Roads: The Peripheral Ring Road (PRR) and the Steel Flyover projects are intended to redistribute traffic away from the Inner Ring Road. Both have faced delays; the PRR is the higher-impact of the two if completed.

What Stays the Same

Bangalore's foundational advantages — the engineering talent base, the ISRO-HAL-BHEL public sector heritage, the university research output from IISc and the IITs, the startup culture built through 30 years of successful companies, and the climate — don't change by 2030. These are structural advantages built over decades that no other Indian city is close to replicating.

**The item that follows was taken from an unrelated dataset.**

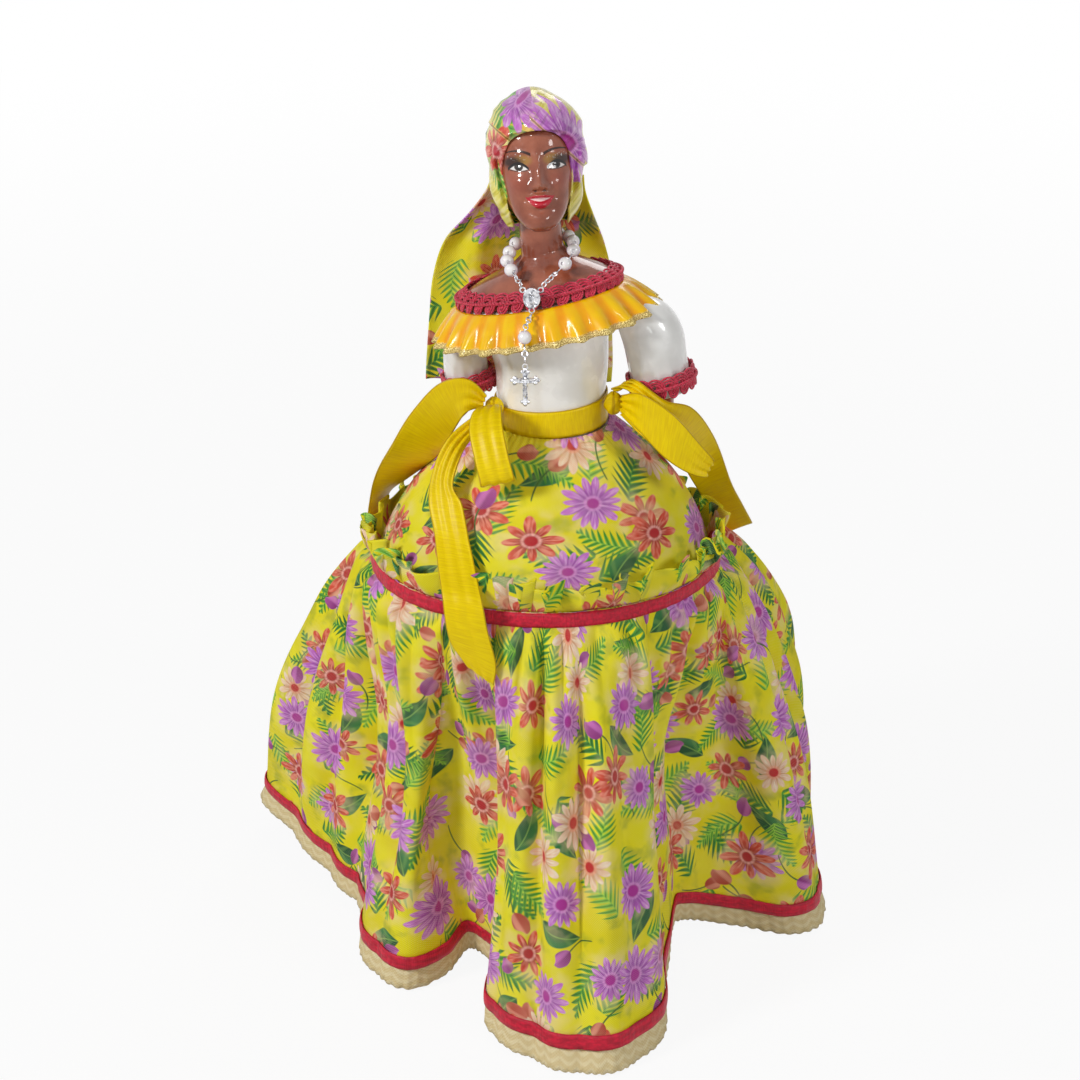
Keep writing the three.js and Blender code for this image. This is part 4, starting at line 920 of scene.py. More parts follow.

The city will remain India's primary technology address in 2030. The debate is whether it will be a significantly better city to live in, or whether the infrastructure deficits accumulate faster than the solutions arrive.

Frequently Asked Questions

Will Bangalore have a metro to the airport by 2030?

Phase 3 of the Namma Metro includes an airport connection targeting completion around 2027–2028, which would place it operational before 2030. However, Bangalore metro expansion has historically experienced 2–4 year delays from announced timelines. The airport connection is high priority and well-funded; whether it arrives in 2028 or 2030 is the live question.

What is Bangalore's projected population in 2030?

Current estimates place Bangalore's population at approximately 13–14 million in 2026. By 2030, projections range from 14.5–16 million depending on migration rates and urban boundary definitions. This would make it the third-largest city in India after Delhi and Mumbai.

Will Bangalore remain India's Silicon City in 2030?

Yes — no other Indian city has the combination of talent, capital, infrastructure, and institutional momentum to displace Bangalore as India's primary technology hub by 2030. Hyderabad is the closest competitor and growing faster in some metrics, but the gap in startup ecosystem depth, VC concentration, and engineering talent density remains significant.